McQueen’s recent poetry has an experimental edge, and Berlin Diary represents a major departure. Based on diary entries from 1988, the lengthy work combines sequences of poetry and prose, further developing the idea of the meniscus, the barrier that then separated Berlin’s opposing worlds (see *Germany).
Crïk´ey: New and Selected Poems contains sixty-one poems from four previous books, selections from Berlin Diary, seventeen new poems and two new passages of prose, clearly demonstrating the development of McQueen’s writing since Homing In’s spectacular debut.
McQueen has held the University of Otago’s *Burns Fellowship, 1985–86; a Fulbright Visiting Writers’ Fellowship 1985 and the Scholarship in Letters, 1991. PM
Updated Information
Cilla McQueen's first collection of new work since 1990 is Markings (2000), a collection of poetry and drawings.
The poems trace the lives and voyages of her ancestors, and the living history of her husband's people. She travels through the fire that destroys her house at Otakou to a new home in Bluff, tying together the separate threads of her journey and moving from one harbour to another.
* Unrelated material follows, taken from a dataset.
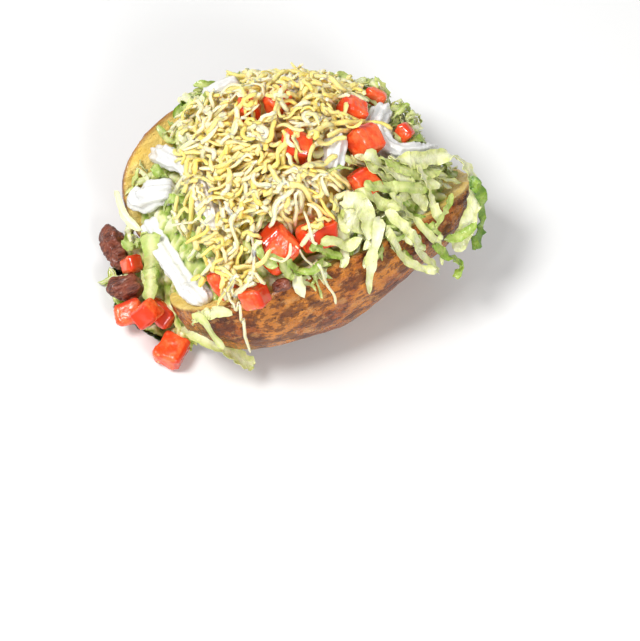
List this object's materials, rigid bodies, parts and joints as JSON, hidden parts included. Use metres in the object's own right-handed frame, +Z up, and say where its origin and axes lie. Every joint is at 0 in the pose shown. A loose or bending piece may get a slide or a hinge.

A selection of McQueen's poems and drawings, Axis (2001), brings together some of her best-known poems of the last 20 years. The book draws on five out-of-print collections: Homing In, Anti Gravity, Wild Sweets, Benzina, and Crik'ey.
Soundings (2002) explores, with poetry and drawings, the experiences of both the colonised and coloniser. It is her ninth book of poetry.
A Wind Harp (2006) brings together work from twenty years of performance and publication, with poems selected from three of McQueen's books: Axis (2001), Markings (2000), and Soundings (2002). A Wind Harp features the voice and lyrics of Cilla McQueen, supported by original music from Dunedin musicians, The Blue Neutrinos.
Fire-Penny (University of Otago Press, 2005) is McQueen's tenth volume of poetry.
McQueen had a poem included in Shards of Silver (Steele Roberts, 2006), a book investigating the interplay between photography and poetry.